I made a site check walk around the reserve, which told me that the rain has produced a spurt of growth in brambles and next week I will need to get out and cut the path edges again. I also found a “new” pyramidal orchid, that is one somewhere I had not seen before and a very fine example it was.

pyramidal orchid

pyramidal orchid

The marsh thistle is just coming into flower, it comes in two colour forms, this being the pale one and is a plant I always associate with silver-washed fritillary, as they seem particularly fond of nectaring at the flowers.

marsh thistle

marsh thistle

Although I ran the moth trap there was not a great deal caught. In the great days of the Victorian moth collectors they did not have lamps to attract moths in any quantity and so found lots by looking for and then rearing larvae. I found this caterpillar on an oak branch, checking in the excellent and recently published Field Guide to Caterpillars by Barry Henwood and Phil Sterling, I concluded it was almost certainly a maiden’s blush.

maiden's blush

maiden’s blush (I think)

 

Butterflies, Flowers and the Dead

Although today was another mainly dominated by rain and yet more rain, it was also Thursday and so the rain held off until after the volunteers had finished work, as is to be expected. The task was pulling ragwort, yet again, but we will probably only have one more week to go before it starts to seed. In fact when we started work the sun was almost out an there were butterflies flying between the flowers along the lakeshore, they were mostly meadow browns and marbled whites, two species that will fly in dull conditions so long as it is moderately warm.

marbled white

The moth trap was very quiet following a rather cool night and as I was not in yesterday I will report on Tuesday’s catch, which did not make it to the blog. A couple of new species for the year were included, these being barred straw.

barred straw

Barred straw rest with their wings curled at the edges, presumably to try to look less moth-like when amongst appropriately coloured leaves. There was also a very fresh slender brindle.

slender brindle

Normally this time of year is dominated by insects and as a result lots of plants that flower now are rich in nectar to attract them as pollinators.
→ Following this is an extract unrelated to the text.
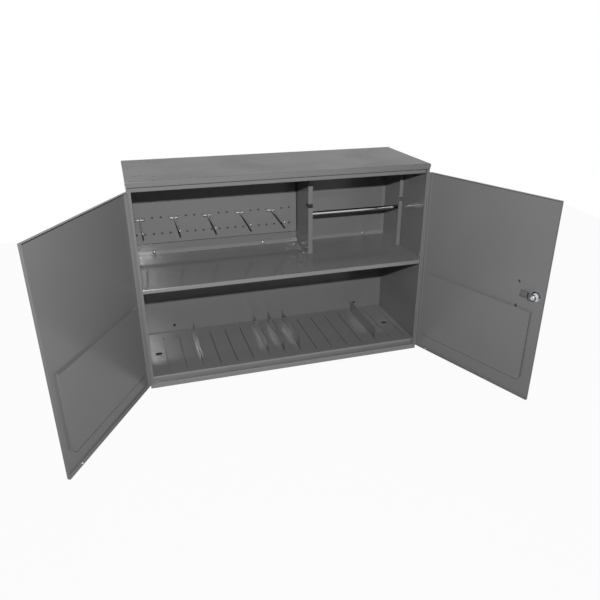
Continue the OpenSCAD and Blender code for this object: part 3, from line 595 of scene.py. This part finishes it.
def facing(place: Vector, way: Vector) -> Matrix:
    """Gives the matrix that stands a piece at place with its Z along way."""
    return Matrix.Translation(place * MM) @ way.to_track_quat("Z", "Y").to_matrix().to_4x4()


class Bench:
    """Bends wire and turns small parts with Blender's own modelling operators."""

    smooth_below = math.radians(35)
    merge_within = 0.001
    chamfer_share = 0.2  # of a wire's radius

    def ring(self, name: str, place: Vector, way: Vector, radius: float, sides: int,
             filled: bool) -> bpy.types.Object:
        """Starts a piece from one ring, and leaves the ring selected in Edit mode.

        Args:
            name: Name of the piece.
            place: The ring's centre.
            way: The direction that the piece grows in.
            radius: The ring's radius.
            sides: Number of points on the ring.
            filled: Whether the ring is closed by a face.

        Returns:
            The new object.
        """
        bpy.ops.object.select_all(action="DESELECT")
        bpy.ops.mesh.primitive_circle_add(vertices=sides, radius=radius * MM,
                                          fill_type="NGON" if filled else "NOTHING")
        piece = bpy.context.object
        piece.name = piece.data.name = name
        piece.matrix_world = facing(place, way)
        bpy.ops.object.transform_apply(location=True, rotation=True, scale=True)
        bpy.ops.object.mode_set(mode="EDIT")
        bpy.ops.mesh.select_all(action="SELECT")
        return piece

    def extrude(self, step: Vector) -> None:
        """Draws the selected ring out by a step."""
        bpy.ops.mesh.extrude_region_move(TRANSFORM_OT_translate={"value": step * MM})

    def turn_profile(self, place: Vector, way: Vector, profile: Profile) -> None:
        """Draws the selected ring out through further rings.

        Args:
            place: The first ring's centre.
            way: The direction of the axis.
            profile: Height along the axis and radius of each ring, the selected one first.
        """
        for (low, before), (high, after) in zip(profile, profile[1:]):
            self.extrude(way * (high - low))
            if after != before:
                bpy.ops.transform.resize(value=[after / before] * 3,
                                         center_override=(place + way * high) * MM)

    def close(self, piece: bpy.types.Object) -> None:
        """Merges doubles, turns the faces outwards and smooths all but the sharp edges."""
        bpy.ops.mesh.select_all(action="SELECT")
        bpy.ops.mesh.remove_doubles(threshold=self.merge_within * MM)
        bpy.ops.mesh.normals_make_consistent(inside=False)
        bpy.ops.object.mode_set(mode="OBJECT")
        bpy.ops.object.shade_smooth_by_angle(angle=self.smooth_below)
        LOG.info("made %s: %d faces", piece.name, len(piece.data.polygons))

    def turned(self, name: str, place: Vector, way: Vector, profile: Profile,
               sides: int = 40, bored: bool = False) -> bpy.types.Object:
        """Turns a piece on the lathe.

        Args:
            name: Name of the piece.
            place: Where height 0 lies on the axis.
            way: The direction of the axis.
            profile: Height and radius of each ring, in order.
            sides: Number of sides around the axis.
            bored: Whether the last ring joins the first, which leaves a bore instead of two end
                faces.

        Returns:
            The closed piece.
        """
        start, radius = profile[0]
        piece = self.ring(name, place + way * start, way, radius, sides, filled=not bored)
        self.turn_profile(place, way, profile)
        if bored:
            bpy.ops.mesh.select_all(action="DESELECT")
            bpy.ops.mesh.select_non_manifold(use_wire=False, use_multi_face=False,
                                             use_non_contiguous=False, use_verts=False)
            bpy.ops.mesh.bridge_edge_loops()
        self.close(piece)
        return piece

    def bent_wire(self, name: str, radius: float, points: Sequence[Vector],
                  bends: Sequence[float], sides: int = 16, steps: int = 8) -> bpy.types.Object:
        """Bends round wire along a line of points.

        Args:
            name: Name of the piece.
            radius: The wire's radius.
            points: The ends and corners of its middle line.
            bends: The bend radius of each corner.
            sides: Number of sides around the wire.
            steps: Number of steps in each bend.

        Returns:
            The closed wire, with a small chamfer at both ends.
        """
        way = (points[1] - points[0]).normalized()
        chamfer = radius * self.chamfer_share
        piece = self.ring(name, points[0], way, radius - chamfer, sides, filled=True)
        self.turn_profile(points[0], way, [(0, radius - chamfer), (chamfer, radius)])
        here = points[0] + way * chamfer
        for corner, beyond, bend in zip(points[1:], points[2:], bends):
            ahead = (beyond - corner).normalized()
            axis = way.cross(ahead).normalized()
            angle = way.angle(ahead)
            reach = bend * math.tan(angle / 2)
            start = corner - way * reach
            self.extrude(start - here)
            # Spin turns clockwise about its axis for a positive angle
            bpy.ops.mesh.spin(steps=steps, angle=-angle, axis=axis,
                              center=(start + axis.cross(way) * bend) * MM)
            here, way = corner + ahead * reach, ahead
        end = points[-1] - way * chamfer
        self.extrude(end - here)
        self.turn_profile(end, way, [(0, radius), (chamfer, radius - chamfer)])
        self.close(piece)
        return piece

    def join(self, pieces: Sequence[bpy.types.Object]) -> bpy.types.Object:
        """Joins pieces into the first one."""
        bpy.ops.object.select_all(action="DESELECT")
        for piece in pieces:
            piece.select_set(True)
        bpy.context.view_layer.objects.active = pieces[0]
        bpy.ops.object.join()
        return pieces[0]


def rounded_tip(radius: float, length: float, rings: int = 5) -> Profile:
    """Gives a rod's profile from height 0 to a half-round tip.

    Args:
        radius: The rod's radius.
        length: Height at which the full half-round would end.
        rings: Number of rings on the tip.

    Returns:
        Height and radius of each ring.
    """
    # The last ring stops half a step short of the middle, and its end face closes the tip
    step = math.pi / 2 / (rings + 0.5)
    angles = [step * ring for ring in range(1, rings + 1)]
    middle = length - radius
    return [(0, radius), (middle, radius)] + [
        (middle + radius * math.sin(angle), radius * math.cos(angle)) for angle in angles]


@dataclass(frozen=True)
class WireHook:
    """A peg hook: one wire bent into two prongs and a cross, and a straight peg welded to it."""

    number: int  # 1 for the hook at the far left
    first_x: float = -404.9  # its left prong
    step_x: float = 101.6  # from hook to hook
    pitch: float = 25.4  # from hole to hole in the panel
    z: float = 127.0
    prong_y: float = -7.55
    cross_y: float = -29.0
    prong_up: float = 7.0
    prong_radius: float = 2.25
    prong_bend: float = 3.2
    cross_bend: float = 4.5
    peg_radius: float = 2.5
    peg_length: float = 162.5
    peg_rise: float = 2.0  # degrees

    def build(self, bench: Bench, shop: Workshop) -> None:
        """Makes the hook and hands it over in place of its node.

        Args:
            bench: Makes the wire and the peg.
            shop: Gives the finish.
        """
        left = self.first_x + self.step_x * (self.number - 1)
        right = left + self.pitch
        half = [(self.prong_y, self.z + self.prong_up), (self.prong_y, self.z),
                (self.cross_y, self.z)]
        points = [Vector((left, y, z)) for y, z in half]
        points += [Vector((right, y, z)) for y, z in reversed(half)]
        frame = bench.bent_wire(
            f"wire_hook_{self.number}", self.prong_radius, points,
            [self.prong_bend, self.cross_bend, self.cross_bend, self.prong_bend])
        rise = math.radians(self.peg_rise)
        peg = bench.turned(
            "peg", Vector(((left + right) / 2, self.cross_y, self.z)),
            Vector((0, -math.cos(rise), math.sin(rise))),
            rounded_tip(self.peg_radius, self.peg_length), sides=20)
        shop.supply(Finish.WIRE, bench.join([frame, peg]), [f"peg_hook_{self.number}"],
                    f"hook_{self.number}")


@dataclass(frozen=True)
class RodSpring:
    """The coil spring that presses the end pin out of the paper roll's rod."""

    start_x: float = 354.5
    end_x: float = 399.2
    y: float = -113.0
    z: float = 129.0
    coil_radius: float = 3.65
    wire_radius: float = 0.5
    turns: int = 12
    steps: int = 14  # in each turn
    sides: int = 8  # of the wire
    pin_travel: float = 4.0

    def build(self, bench: Bench, shop: Workshop) -> None:
        """Winds the spring.

        Args:
            bench: Holds the wire while it is wound.
            shop: Gives the finish.
        """
        foot, axis = Vector((self.start_x, self.y, self.z)), Vector((1, 0, 0))
        length, count = self.end_x - self.start_x, self.turns * self.steps
        spring = bench.ring("rod_coil_spring", foot + Vector((0, 0, self.coil_radius)),
                            Vector((0, 1, 0)), self.wire_radius, self.sides, filled=True)
        for _ in range(count):
            bench.extrude(axis * (length / count))
            bpy.ops.transform.rotate(value=2 * math.pi / self.steps, orient_axis="X",
                                     center_override=foot * MM)
        bench.close(spring)
        shop.supply(Finish.SPRING, spring, ["rod_spring"], "roller")
        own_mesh(spring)


@dataclass
class Case:
    """The folded sheets that don't move, with their rivets and screws."""

    shop: Workshop
    sheets: tuple[str, ...] = ("top_stop", "bottom_stop", "peg_panel", "roll_bracket_left",
                               "roll_bracket_right")
    glossy_sheets: tuple[str, ...] = ("slotted_tray", "shelf", "floor_pan")
    fasteners: tuple[str, ...] = ("shelf_rivets", "shelf_screws", "bracket_rivet")

    def build(self) -> None:
        """Finishes the sheets and their fasteners."""
        self.shop.dress(Finish.SHADED_PAINT, ["body_wrap"])
        self.shop.dress(Finish.LID_PAINT, ["top_lid"])
        self.shop.dress(Finish.GLOSSY_PAINT, self.glossy_sheets)
        self.shop.dress(Finish.PAINT, self.sheets)
        self.shop.dress(Finish.ZINC, self.fasteners)


@dataclass
class LooseParts:
    """Hooks, dividers and the paper roll's rod."""

    shop: Workshop
    bench: Bench
    count: int = 5

    def build(self) -> None:
        """Finishes the loose parts."""
        numbers = range(1, self.count + 1)
        for i in numbers:
            WireHook(i).build(self.bench, self.shop)
        RodSpring().build(self.bench, self.shop)
        self.shop.dress(Finish.DIVIDER_PAINT, [f"divider_{i}" for i in numbers])
        self.shop.dress(Finish.CHROME, ["rod_tube"])
        self.shop.dress(Finish.ZINC, ["rod_end_plug", "rod_plunger"])


@dataclass
class Doors:
    """Both doors, with their pockets and hinges."""

    shop: Workshop
    sides: tuple[str, str] = ("left", "right")

    def build(self) -> None:
        """Finishes the doors."""
        for side in self.sides:
            self.shop.dress(Finish.PAINT, [f"door_{side}", f"pocket_{side}",
                                           f"hinge_case_leaf_{side}", f"hinge_door_leaf_{side}"])
            self.shop.dress(Finish.ZINC, [f"hinge_pin_{side}"])


@dataclass(frozen=True)
class RightDoorFace:
    """The right door's own directions, at the angle that the door has in the photograph.

    Along runs from the hinge to the free edge. Inward runs from the door's outside to its inside.
    """

    hinge: tuple[float, float] = (421.5, -297.3)
    open_by: float = 110.2  # degrees

    def way(self, along: float, inward: float, up: float) -> Vector:
        """Turns a step in the door's own directions into one in the cabinet's frame."""
        return Matrix.Rotation(math.radians(self.open_by), 3, "Z") @ Vector((-along, inward, up))

    def place(self, along: float, inward: float, up: float) -> Vector:
        """Gives the place of a point on the door in the cabinet's frame."""
        return Vector((*self.hinge, 0)) + self.way(along, inward, up)


@dataclass
class LockSet:
    """The cylinder lock and the bow handle of the right door."""

    shop: Workshop
    bench: Bench
    face: RightDoorFace = RightDoorFace()
    outside: float = -8.1  # the door's outer face, counted inward from the hinge line
    lock_along: float = 390.5
    lock_up: float = 17.5
    flange_t: float = 3.0
    flange_radius: float = 13.0
    flange_rim: float = 1.0  # height of its straight edge
    flange_slope: float = 1.5  # how much narrower its outer face is
    bore_radius: float = 5.94
    crest_radius: float = 9.5
    root_radius: float = 9.05
    thread_from: float = -2.9
    thread_pitch: float = 1.0
    barrel_end: float = 7.4
    bow_along: float = 336.0
    bow_up: float = 9.0
    bow_half: float = 35.0  # half the distance between its feet
    bow_reach: float = 30.0
    bow_bend: float = 12.0
    bow_radius: float = 4.5
    foot_radius: float = 7.0
    foot_t: float = 2.5
    foot_edge: Profile = ((0.8, 0.0), (0.2, 0.5), (0.0, 1.2))  # below its top and inside its rim
    foot_grip: float = 0.5  # how far it reaches into the wire

    def barrel(self) -> None:
        """Turns the lock's barrel, with its flange outside the door and ridges for its thread."""
        top = self.outside - self.flange_t
        profile = [(top, self.bore_radius), (top, self.flange_radius - self.flange_slope),
                   (self.outside - self.flange_rim, self.flange_radius),
                   (self.outside, self.flange_radius), (self.outside, self.root_radius)]
        ridges = int((self.barrel_end - self.thread_from) / self.thread_pitch)
        for ridge in range(ridges):
            foot = self.thread_from + ridge * self.thread_pitch
            profile += [(foot, self.root_radius), (foot + self.thread_pitch / 2, self.crest_radius)]
        profile += [(self.barrel_end, self.root_radius), (self.barrel_end, self.bore_radius)]
        barrel = self.bench.turned("lock_barrel", self.face.place(self.lock_along, 0, self.lock_up),
                                   self.face.way(0, 1, 0), profile, sides=56, bored=True)
        self.shop.supply(Finish.CHROME, barrel, ["lock_housing"], "right_door")

    def bow(self) -> None:
        """Bends the bow handle and turns a collar for each foot."""
        far = self.outside - self.bow_reach
        low, high = self.bow_up - self.bow_half, self.bow_up + self.bow_half
        path = [(self.outside, low), (far, low), (far, high), (self.outside, high)]
        bow = self.bench.bent_wire(
            "bow_handle", self.bow_radius,
            [self.face.place(self.bow_along, inward, up) for inward, up in path],
            [self.bow_bend] * 2, sides=28, steps=12)
        edge = [(self.foot_t - below, self.foot_radius - inside)
                for below, inside in self.foot_edge]
        collar = [(0, self.foot_radius), *edge, (self.foot_t, self.bow_radius - self.foot_grip)]
        feet = [self.bench.turned("foot", self.face.place(self.bow_along, self.outside, up),
                                  self.face.way(0, -1, 0), collar) for up in (low, high)]
        self.shop.supply(Finish.CHROME, self.bench.join([bow, *feet]), ["pull_handle"],
                         "right_door")

    def build(self) -> None:
        """Makes the barrel and the handle, and finishes the rest of the lock."""
        self.barrel()
        self.bow()
        self.shop.dress(Finish.CHROME, ["lock_plug", "lock_nut", "cam_bolt"])
        self.shop.dress(Finish.CAM, ["lock_cam"])
        self.shop.dress(Finish.BLACK, ["handle_screws"])


def main() -> None:
    """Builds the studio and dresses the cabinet."""
    logging.basicConfig(level=logging.INFO, format="%(name)s: %(message)s")
    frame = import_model()
    Studio().build()
    shop, bench = Workshop(frame["nodes"]), Bench()
    for part in (Case(shop), LooseParts(shop, bench), Doors(shop), LockSet(shop, bench)):
        part.build()
    bare = sorted(set(frame["nodes"]) - shop.dressed)
    LOG.info("nodes with no finish: %s", bare or "none")


if __name__ == "__main__":
    main()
Moths visit lots of flowers and some like honeysuckle attract species such as the long-tongued hawk-moths, such as elephant hawk-moth and the migrant humming-bird hawk-moth.

honeysuckle

Thistles are also very good nectar sources with the tall marsh thistle being especially popular with silver-washed fritillaries.

marsh thistle

Perhaps one of the most visited plant types are the brambles, they provide a good source of food for insects and the many micro species flower at slightly different times meaning they are available for a very long season.
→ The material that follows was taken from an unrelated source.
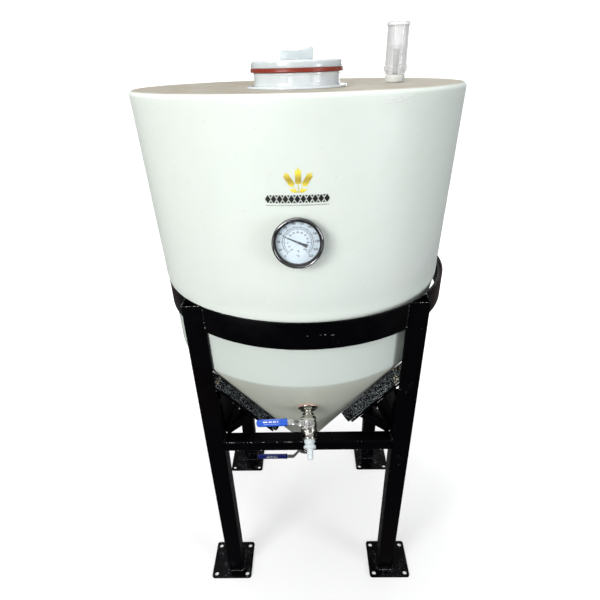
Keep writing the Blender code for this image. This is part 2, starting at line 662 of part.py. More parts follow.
def make_racking_train(rack):
    """Everything on the racking port; its axis points out of the cone from zero."""
    washer = [(0.0107, GAP), (0.0165, GAP), (0.0165, 0.0023), (0.0107, 0.0023)]
    place(turned(washer, ROUND_SMALL), "racking_washer", material("pink_silicone", (0.62, 0.34, 0.30), 0.5),
          rack)
    thread_end = -0.0180
    valve_face = RACK_BALL + BODY_START - GAP
    barrel = [(0, thread_end), (0.0100, thread_end), (0.0100, 0.0030), (0.0108, 0.0085),
              (0.0108, valve_face), (0, valve_face)]
    bulkhead = place(turned(barrel, ROUND_SMALL), "racking_bulkhead", steel(), rack)
    boolean(bulkhead, extruded(hexagon(0.0345), 0.0026, 0.0085), "join_bulkhead_hex", "UNION", rack)
    boolean(bulkhead, rod(VALVE_BORE_R + 0.0004, -0.05, 0.05, ROUND_FINE), "cut_bulkhead_bore", parent=rack)
    hex_with_hole("racking_locknut", 0.0330, -0.0135, -0.0066, 0.0103, steel(), rack)

    elbow = Vector((0, 0, -0.040))
    path = [Vector((0, 0, -0.0100)), Vector((0, 0, -0.0300))]
    for step in range(1, 6):
        angle = math.radians(12 * step)
        path.append(elbow + Vector((0, 0.030 * (math.cos(angle) - 1), -0.030 * math.sin(angle))))
    tip = path[-1] + Vector((0, -math.sin(math.radians(60)), -math.cos(math.radians(60)))) * 0.025
    path.append(tip)
    place(swept_tube(path, VALVE_BORE_R, 0.0048, 16), "racking_arm", steel(), rack)

    start = BODY_END + GAP + RACK_BALL
    barb = [(0.0034, start), (0.0098, start), (0.0102, start + 0.0040), (0.0090, start + 0.0105),
            (0.0070, start + 0.0112), (0.0070, start + 0.0125), (0.0096, start + 0.0132),
            (0.0096, start + 0.0180), (0.0060, start + 0.0192), (0.0052, start + 0.0375),
            (0.0034, start + 0.0375)]
    place(turned(barb, ROUND_SMALL), "racking_hose_barb", material("barb_white", (0.80, 0.81, 0.79), 0.4), rack)


def make_dump_adapter(tank):
    """The hexagon fitting between the tank's outlet and the dump valve."""
    valve_face = DUMP_BALL_Z - BODY_START + GAP
    seat = OUTLET_LOW - GAP
    spigot_top = OUTLET_LOW + 0.020
    shaft = [(0, spigot_top), (OUTLET_BORE_R - GAP, spigot_top), (OUTLET_BORE_R - GAP, seat - 0.001),
             (0.0108, seat - 0.008), (0.0108, valve_face), (0, valve_face)]
    adapter = place(turned(shaft, ROUND_SMALL), "dump_adapter", steel(), tank)
    boolean(adapter, extruded(hexagon(0.0380), seat - 0.0085, seat), "join_adapter_hex", "UNION", tank)
    boolean(adapter, rod(VALVE_BORE_R, 0.2, 0.4, ROUND_FINE), "cut_adapter_bore", parent=tank)


# ---------------------------------------------------------------- assembly
def main():
    clear_scene()
    stand = empty("stand_centre", (CENTRE_X, CENTRE_Y, 0))
    tank = empty("tank_axis", (TANK_X, 0, 0), parent=stand)
    outward = (math.radians(90), 0, 0)
    dial = empty("thermometer_axis", (0, -wall_r(DIAL_Z), DIAL_Z), outward, tank)

    rack_tilt = Euler((math.radians(180) - CONE_ANGLE, 0, 0)).to_matrix()
    rack_facing = (Matrix.Rotation(RACK_TURN, 3, "Z") @ rack_tilt).to_euler()
    rack_place = Matrix.Rotation(RACK_TURN, 3, "Z") @ Vector((0, -RACK_R, cone_z(RACK_R)))
    rack = empty("racking_axis", rack_place, rack_facing, tank)
    rack_valve = empty("racking_valve_centre", (0, 0, RACK_BALL), (0, 0, 0), rack)
    dump_valve = empty("dump_valve_centre", (0, 0, DUMP_BALL_Z), (math.radians(180), 0, 0), tank)

    make_stand(stand, tank)
    make_tank(tank, rack, dial)
    make_neck(tank)
    make_lid(tank)
    make_airlock(tank)
    make_thermometer(dial)
    make_racking_train(rack)
    make_valve("racking", rack_valve)
    make_dump_adapter(tank)
    make_valve("dump", dump_valve)


main()
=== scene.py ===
"""The looks of the conical fermenter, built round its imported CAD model."""
import math
import random

import bmesh
import bpy
from mathutils import Matrix, Vector, noise


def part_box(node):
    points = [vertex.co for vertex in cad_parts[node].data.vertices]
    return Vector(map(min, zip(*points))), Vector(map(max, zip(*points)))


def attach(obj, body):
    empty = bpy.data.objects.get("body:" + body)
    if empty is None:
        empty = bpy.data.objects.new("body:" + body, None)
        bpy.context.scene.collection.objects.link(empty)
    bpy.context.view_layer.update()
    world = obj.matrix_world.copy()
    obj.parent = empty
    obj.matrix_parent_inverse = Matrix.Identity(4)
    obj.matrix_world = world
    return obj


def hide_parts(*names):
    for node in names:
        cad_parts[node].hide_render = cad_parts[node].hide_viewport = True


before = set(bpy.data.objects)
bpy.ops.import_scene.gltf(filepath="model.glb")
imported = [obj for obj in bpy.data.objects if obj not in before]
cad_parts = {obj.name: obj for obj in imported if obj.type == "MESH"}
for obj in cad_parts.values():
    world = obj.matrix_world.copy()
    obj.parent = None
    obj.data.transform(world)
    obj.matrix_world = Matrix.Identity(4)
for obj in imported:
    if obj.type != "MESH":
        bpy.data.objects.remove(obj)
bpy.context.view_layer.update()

# ---------------------------------------------------------------- places from the frame, sizes of the CAD
def shift(x, y, z):
    return Matrix.Translation((x, y, z))


def spin(degrees, axis):
    return Matrix.Rotation(math.radians(degrees), 4, axis)


def middle(node):
    low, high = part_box(node)
    return (low + high) / 2


TANK_AT = middle("tank_shell")
STAND_AT = middle("support_ring")
TANK = shift(TANK_AT.x, TANK_AT.y, 0)
STAND = shift(STAND_AT.x, STAND_AT.y, 0)

GAP = 0.0003
FINE = 256                 # segments round the tank and the ring
ROUND = 96                 # segments round smaller turned pieces

TUBE = 0.0381
TUBE_WALL = 0.0020
LEG_OUTSIDE = 0.2138
LEG_MIDDLE = LEG_OUTSIDE - TUBE / 2
LEG_INSIDE = LEG_OUTSIDE - TUBE
PLATE = 0.102
PLATE_THICK = 0.005
PLATE_X = 0.2055
PLATE_Y = 0.1820
HOLE_R = 0.0052
HOLE_INSET = 0.0110
RING_R = 0.2790
RING_THICK = 0.0035
RING_TOP = 0.7853
RING_LOW = RING_TOP - 0.0499
BAR_HEIGHT = 0.0254
BAR_DEPTH = 0.0318
BAR_TOP = 0.4660
PAD_WIDTH = 0.036
PAD_THICK = {-1: 0.0215, 1: 0.0275}    # left and right
PAD_LOW_R = {-1: 0.098, 1: 0.132}
PAD_HIGH_R = {-1: 0.253, 1: 0.258}
ARM_TOP = 0.571
COPE_R = 0.2748
OFF_CENTRE = 0.0055        # how far the tank stands off the stand's centre, towards a left leg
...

hoverfly on bramble flower

Ragwort is also a very good nectar source for lots of insects and this is always one of the conflicts we face when deciding to remove it. A site like Blashford will always have ragwort, a long history of ground disturbance and as a result a huge store of seed must now be in the soil. We will only ever keep the amount under a degree of control and reduce the risk of spread onto neighbouring land. It is poisonous to stock, although usually they will not eat it when it is growing and there is grass available, in hay it is a different matter. On the way to today’s task we came across a headless linnet lying beside the path, presumably killed by a bird of prey, probably a sparrowhawk, apart from the lack of a head it was in good condition.

headless linnet

The recent rain has resulted in very high flows in the Dockens Water and this has shifted shingle banks and made and damaged various log jams.  I was inspecting one of the log piles when I noticed the wet log on top was covered in black fungi, they were deadman’s fingers, the picture is not great both because it was raining quite hard and due to the very deep shade.

deadman’s fingers

There are still very few birds of note to report, today’s highlights included a duck pochard on Ivy Lake, where there were also at least 47 mute swans. At the end of the day an adult common sandpiper on the small section of cleared shore in front of the Tern hide was pleasing as we spent a couple of hours removing the vegetation there last week.